Évidemment, les autorités ont vite compris de quoi il retournait. Aussi, l’Empire puis la Restauration réprimèrent, quand ils le purent, ces sociétés, mais leurs gouvernements agirent aussi plus subtilement pour en amoindrir l’influence. Ainsi, sous le premier Empire, une société appelée Société philanthropique fut chargée de créer des caisses de secours bien-pensantes. Ces caisses reçurent des facilités importantes : dons, subventions, accès pour leurs adhérents aux dispensaires dans lesquels exerçaient les chirurgiens et les médecins de l’Empereur. Le nombre de ces sociétés augmenta rapidement, mais beaucoup d’organisations de secours mutuels créées par les travailleurs restèrent libres ; mieux : on vit des sociétés bien-pensantes (protégées) faire preuve de mauvais esprit et organiser des grèves !

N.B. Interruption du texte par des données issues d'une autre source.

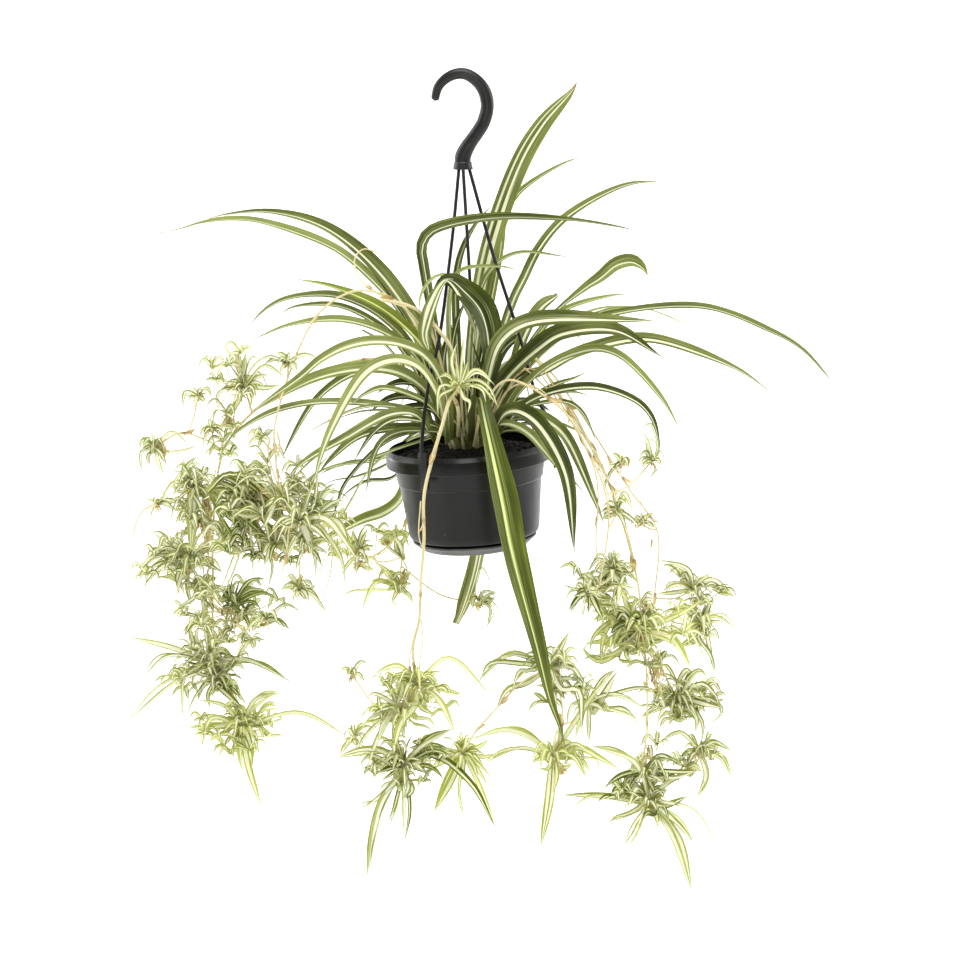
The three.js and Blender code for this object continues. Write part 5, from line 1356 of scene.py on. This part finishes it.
# further leaves of the plantlets: the finish, then the heart, then [across, down] of each bend and tip
# and the width in mm; a longer row passes through one more place first
nestLeaves = {
    "left_mat": ("deepLeaf", "208,492,-30 222,478,240,486,268,514,6 218,483,238,492,264,524,5.5 "
        "222,490,244,502,276,534,6 216,496,236,508,262,540,5.5 222,503,244,518,282,552,6 "
        "220,510,236,524,256,554,5.5 228,474,254,488,288,524,5.5 218,514,228,530,244,558,5 "
        "236,474,262,488,292,516,5"),
    "left_arcs": ("youngLeaf", "276,500,-60 262,470,243,469,3.5 252,476,232,489,3.5 268,484,252,482,4 "
        "286,500,296,512,4 270,516,262,530,5 282,518,288,536,5"),
    "left_dense": ("youngLeaf", "250,512,-26 243,478,235,458,3.5 251,484,253,468,3.5 266,523,278,541,4.5 "
        "262,544,262,561,4.5 252,550,254,578,3.5 262,552,256,567,3.5 272,562,268,590,3.5 "
        "232,539,200,548,4.5 230,547,205,556,4 232,562,217,600,2.5 236,566,219,602,2.5 "
        "240,528,226,538,4.5 262,502,274,506,4.5 258,490,262,478,4"),
    "left_fan": ("youngLeaf", "308,525,-72 316,495,318,470,4.5 320,508,330,500,4 322,512,335,495,4 "
        "328,506,345,497,5 326,514,346,511,4 336,520,352,560,5.5 300,508,296,492,4 296,540,282,570,3.5 "
        "303,540,303,560,3.5 292,520,284,536,4.5 314,540,320,560,4.5 318,530,330,544,4.5 "
        "294,512,288,498,4"),
    "left_upper": ("youngLeaf", "190,490,40 184,474,184,458,5 194,472,199,458,5 190,474,196,460,4 "
        "190,466,213,465,2.5 200,496,212,500,4 182,486,172,496,4 186,504,182,520,5 200,506,204,522,4.5 "
        "198,482,208,478,4"),
    "left_middle": ("youngLeaf", "188,558,44 152,557,133,582,3.5 152,568,145,590,4.5 162,541,152,530,4 "
        "165,552,152,560,5.5 168,560,158,575,5.5 172,566,166,582,5 164,548,150,552,4.5 "
        "170,557,150,567,5.5 178,575,180,596,5 187,592,192,604,5.5 202,568,203,578,4.5 212,560,222,572,5 "
        "200,592,190,603,172,610,3 196,540,204,530,4 180,544,176,532,4"),
    "left_dark": ("deepLeaf", "232,606,14 229,592,228,579,5.5 232,590,233,577,5.5 237,592,240,580,5.5 "
        "250,581,267,579,4.5 248,588,257,588,4.5 262,593,278,599,5 252,602,261,609,4.5 "
        "246,618,250,633,4.5 226,598,225,585,6 237,615,238,628,6 228,618,226,630,6 224,608,222,618,5"),
    "left_lower": ("youngLeaf", "206,660,44 160,656,143,677,3.5 222,650,234,661,6 220,642,224,629,5 "
        "186,676,183,718,4.5 155,690,129,720,3.5 192,638,189,617,4.5 196,636,200,622,4 186,654,172,664,5 "
        "196,672,192,690,5 216,668,224,684,5"),
    "left_brown": ("deepLeaf", "214,682,40 228,664,262,664,290,682,5 228,672,234,666,4.5 "
        "234,675,244,681,3 222,690,243,709,6 234,690,241,701,4 204,686,198,700,5.5 222,684,234,692,5 "
        "208,694,210,708,4"),
    "left_bottom": ("limeLeaf", "242,722,34 241,755,243,773,5.5 256,745,253,757,6.5 212,727,190,728,6 "
        "218,719,205,722,5 218,736,209,741,5 203,718,202,749,4.5 262,695,281,691,5.5 260,703,275,694,4 "
        "264,711,281,708,3 264,729,273,735,3 250,742,252,770,6 236,742,232,758,5.5"),
    "left_top": ("youngLeaf", "243,386,61 240,362,236,343,5 245,368,246,353,4.5 234,372,227,362,4 "
        "252,358,259,358,4.5 254,366,266,358,276,360,3 268,388,281,385,5.5 250,398,248,411,5.5 "
        "219,393,217,408,3.5 232,393,238,399,4 256,378,270,374,4"),
    "left_outer": ("youngLeaf", "156,449,62 158,460,163,474,4.5 142,452,142,473,3.5 164,438,172,430,3.5 "
        "160,440,166,435,3 170,452,186,450,200,444,3 148,456,150,466,4"),
    "front": ("limeLeaf", "417,684,-92 419,672,420,664,4.5 432,674,442,671,4.5 446,690,464,695,4 "
        "440,700,456,736,4.5 404,674,392,676,4.5 426,696,420,706,437,716,6 416,704,402,722,393,753,7.5 "
        "412,716,430,720,436,731,4.5 410,722,428,728,436,742,4.5 424,688,440,684,4"),
    "front_upper": ("youngLeaf", "397,706,-90 388,685,379,687,4.5 387,692,382,693,4 374,694,367,699,4.5 "
        "375,706,358,720,4.5 379,711,370,718,4 372,718,361,729,4.5 394,698,396,688,4.5 402,690,405,675,5 "
        "377,742,367,769,6.5 364,738,357,752,4.5 402,722,404,740,4.5 384,722,378,740,5"),
    "front_low": ("deepLeaf", "405,765,-82 408,745,413,734,4.5 398,752,395,744,4.5 394,762,385,757,4.5 "
        "388,769,377,773,4.5 388,777,381,781,4.5 392,766,383,768,4 430,737,453,729,5 430,745,456,753,4.5 "
        "432,751,455,757,4.5 434,756,470,783,495,827,7 430,767,444,779,5.5 420,770,429,774,4.5 "
        "398,784,399,794,4 394,808,388,822,4 409,812,404,843,5"),
    "front_cream": ("youngLeaf", "404,774,-84 408,786,403,799,6.5 412,790,402,800,5.5 "
        "384,798,372,838,367,878,7.5 376,800,360,810,5 394,804,390,828,4 404,808,404,832,4 "
        "372,756,362,763,369,773,4 384,752,360,750,338,757,7"),
    "front_right": ("limeLeaf", "464,752,-66 463,768,462,782,4.5 474,766,478,780,4 460,796,464,819,4.5 "
        "453,776,453,799,4.5 478,770,488,787,4 482,768,492,778,4 482,745,489,739,4.5 482,757,501,754,4.5 "
        "452,772,434,813,8 456,756,446,764,5"),
    "centre": ("youngLeaf", "550,668,-90 528,658,508,655,493,660,3 522,664,490,664,480,682,5.5 "
        "528,671,520,671,512,691,4 528,683,508,690,496,710,6.5 560,650,570,631,6 "
        "570,668,580,684,588,700,5 562,678,576,680,580,694,4 562,690,578,690,581,733,6 "
        "560,668,564,662,4"),
    "centre_right": ("youngLeaf", "588,704,-56 592,714,603,698,618,670,8 602,696,616,694,632,698,4 "
        "589,722,588,746,4.5 584,718,583,733,4 578,708,573,718,4 610,710,622,709,636,718,6.5 "
        "636,720,632,731,3.5 574,704,566,726,4 598,706,606,714,4"),
    "centre_low": ("limeLeaf", "554,760,-86 534,740,505,730,470,740,6 530,750,505,750,480,765,3.5 "
        "548,750,538,743,4 578,748,600,758,619,769,6.5 574,744,590,752,4.5 574,755,588,779,3 "
        "596,760,599,774,3 564,768,573,763,4.5 546,770,538,768,4 556,740,562,722,7 556,776,553,792,7"),
    "right_cluster": ("youngLeaf", "611,571,-60 618,562,613,551,5 610,562,606,555,4.5 604,566,596,571,4 "
        "616,584,615,601,5.5 604,580,600,588,5 622,574,626,564,5 630,574,637,568,4.5 624,580,622,590,5 "
        "618,578,630,586,4.5"),
    "right_cluster_low": ("deepLeaf", "589,591,-80 580,597,569,610,6 595,604,603,620,5 "
        "601,599,612,600,4.5 582,590,576,594,4 590,602,588,614,4.5"),
    # these lime leaves, brighter than the young leaves around them, paint the light glowing through the
    # dense nest
    "right_dense": ("limeLeaf", "634,630,-42 612,622,593,638,590,652,5 610,625,602,646,602,662,6 "
        "614,636,602,657,4.5 624,648,600,662,583,648,592,642,5.5 618,660,638,662,6.5 634,606,641,599,5.5 "
        "672,638,692,669,7.5 675,645,688,667,5 650,618,656,606,5 618,612,608,606,5 650,640,658,652,5.5 "
        "640,646,646,660,5 604,614,592,622,5 622,640,612,650,6"),
    "right_dark": ("deepLeaf", "630,622,-46 622,614,616,622,6 636,614,642,622,6 640,626,652,634,6 "
        "618,626,610,634,5.5 628,634,628,646,6 646,620,658,624,5.5 648,636,656,648,5.5"),
    "right_outer": ("youngLeaf", "693,590,30 688,570,659,560,5.5 688,575,679,569,5 712,580,736,599,5 "
        "674,593,656,594,5 680,584,668,585,669,600,4 700,582,712,572,4 700,594,710,600,4.5"),
    "right_outer_low": ("youngLeaf", "703,622,20 690,608,676,605,5 688,612,668,611,664,622,4.5 "
        "704,614,705,603,4.5 709,606,713,598,5 722,615,736,629,4 680,634,660,632,4 692,638,679,646,6 "
        "698,636,710,655,716,674,5"),
    "right_lower": ("youngLeaf", "684,698,-10 700,703,722,708,6.5 712,700,722,710,709,726,4 "
        "697,720,695,734,5 702,722,702,742,4 688,678,700,670,709,684,4 680,684,692,668,6.5 "
        "664,702,650,710,640,718,4 664,708,657,730,4 672,696,662,692,4.5"),
    "right_hanging": ("youngLeaf", "698,750,-5 680,733,660,741,5.5 712,742,732,751,5.5 722,757,732,780,5 "
        "706,774,697,799,7.5 690,757,690,767,5.5 704,744,712,736,4"),
    "right_bottom_top": ("deepLeaf", "645,770,-28 615,750,590,746,5 620,776,604,788,5.5 "
        "660,756,682,764,5 684,772,700,770,5 662,776,663,797,5 648,754,650,740,5 632,778,628,792,5.5 "
        "650,782,656,794,5.5 638,784,638,798,5.5 656,764,664,774,5"),
    "right_bottom": ("youngLeaf", "648,806,-34 624,800,590,797,572,808,5 642,790,638,777,5.5 "
        "665,806,688,796,6.5 676,818,695,845,5.5 624,816,607,822,5 632,829,624,848,5 638,833,628,847,4 "
        "655,820,657,833,4.5 660,796,668,788,5 668,828,692,892,6.5"),
    "right_top": ("youngLeaf", "652,460,-60 658,446,650,424,639,432,4 656,446,650,440,642,443,4 "
        "656,470,650,478,4 646,460,641,464,5"),
    "right_front": ("youngLeaf", "617,510,-76 610,503,602,508,5 610,510,601,512,5 610,516,602,519,5 "
        "624,493,633,511,4.5 620,500,628,504,4 630,518,641,530,5 622,518,626,528,4.5 612,498,614,490,4"),
    "rear_left": ("limeLeaf", "400,590,94 378,582,361,611,5.5 388,572,375,562,5 394,574,384,570,4.5 "
        "394,600,398,606,5 408,594,413,604,4.5 406,580,412,570,4.5 350,592,338,602,3"),
    "rear_middle": ("youngLeaf", "404,560,92 400,548,412,529,5 396,548,396,534,5 388,548,380,536,5 "
        "396,540,376,540,5 408,570,402,580,4.5"),
    "rear_far_left": ("limeLeaf", "358,556,60 350,542,344,528,5.5 354,540,354,526,5.5 362,542,368,528,5 "
        "366,548,376,546,5 348,552,338,556,5 350,562,342,574,4.5 366,560,368,572,4.5"),
    "rear_right": ("youngLeaf", "479,602,90 484,592,498,593,3.5 486,604,497,596,4.5 494,604,498,622,3 "
        "490,608,487,629,3 474,598,472,608,5 476,592,482,568,492,586,2.5"),
    "crown": ("limeLeaf", "460,386,-84 457,366,455,347,3 464,374,468,361,3.2 474,370,482,372,495,386,3.2 "
        "474,380,488,387,498,407,3.6 472,386,482,390,486,402,3.2 450,391,441,396,438,417,3.6 "
        "453,380,446,374,437,379,3 452,396,447,404,450,413,3.4 464,398,470,402,468,413,3.4 "
        "462,360,464,332,2.6 461,378,465,364,3.8 458,378,456,366,3.8 466,384,471,372,3.4"),
    "left_reach": ("youngLeaf", "300,508,-44 324,512,343,532,355,562,5 322,530,340,556,346,590,4.5 "
        "318,494,336,492,352,500,4 312,482,322,464,334,452,4 306,530,314,552,316,578,4 "
        "326,520,344,520,356,530,4"),
}
nestSetup = {"depth": 14, "shade": youngSetup["shade"], "stripe": youngSetup["stripe"],
             "deepShade": (0.1, 0.7), "deepStripe": (0.2, 0.5)}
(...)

La mutualité est donc la structure toute trouvée pour l’organisation des travailleurs. Nombre de sociétés de secours mutuels furent à l’origine de grèves, d’émeutes, entre autres à Nantes en 1830, à Paris et à Limoges en 1831 ; à Lyon en 1831 et 1834 (révoltes des canuts) ; en 1833, ce furent les gantiers à Chaumont, les charpentiers à Paris, les ouvriers du bâtiment au Havre, les mineurs d’Aix en 1834.
C’est cette année-là que le gouvernement fait voter une loi interdisant les associations de plus de vingt personnes. Les ouvriers lyonnais, groupés dans la Société fraternelle d’assistance des mutuellistes depuis 1828, déclenchent leur grand mouvement de grève qui tournera à l’émeute ; à Paris, le général Bugeaud s’illustre tristement dans la répression des ouvriers en lutte pour soutenir leurs camarades lyonnais.
Claude Aurent, dans un article publié dans le numéro 32 de la Rue (premier trimestre 1983) et intitulé : « L’insurrection des Basses-Alpes, 2-15 décembre 1851 », écrit : Tout un réseau de sociétés secrètes républicaines couvre peu à peu le département, sociétés politiques se cachant le plus souvent des dehors mutualistes.
Jusqu’à la création des syndicats, ce fut par l’intermédiaire de sociétés mutualistes que les travailleurs purent donc organiser leur défense. Ensuite, comme on le verra, les deux mouvements s’éloignèrent l’un de l’autre.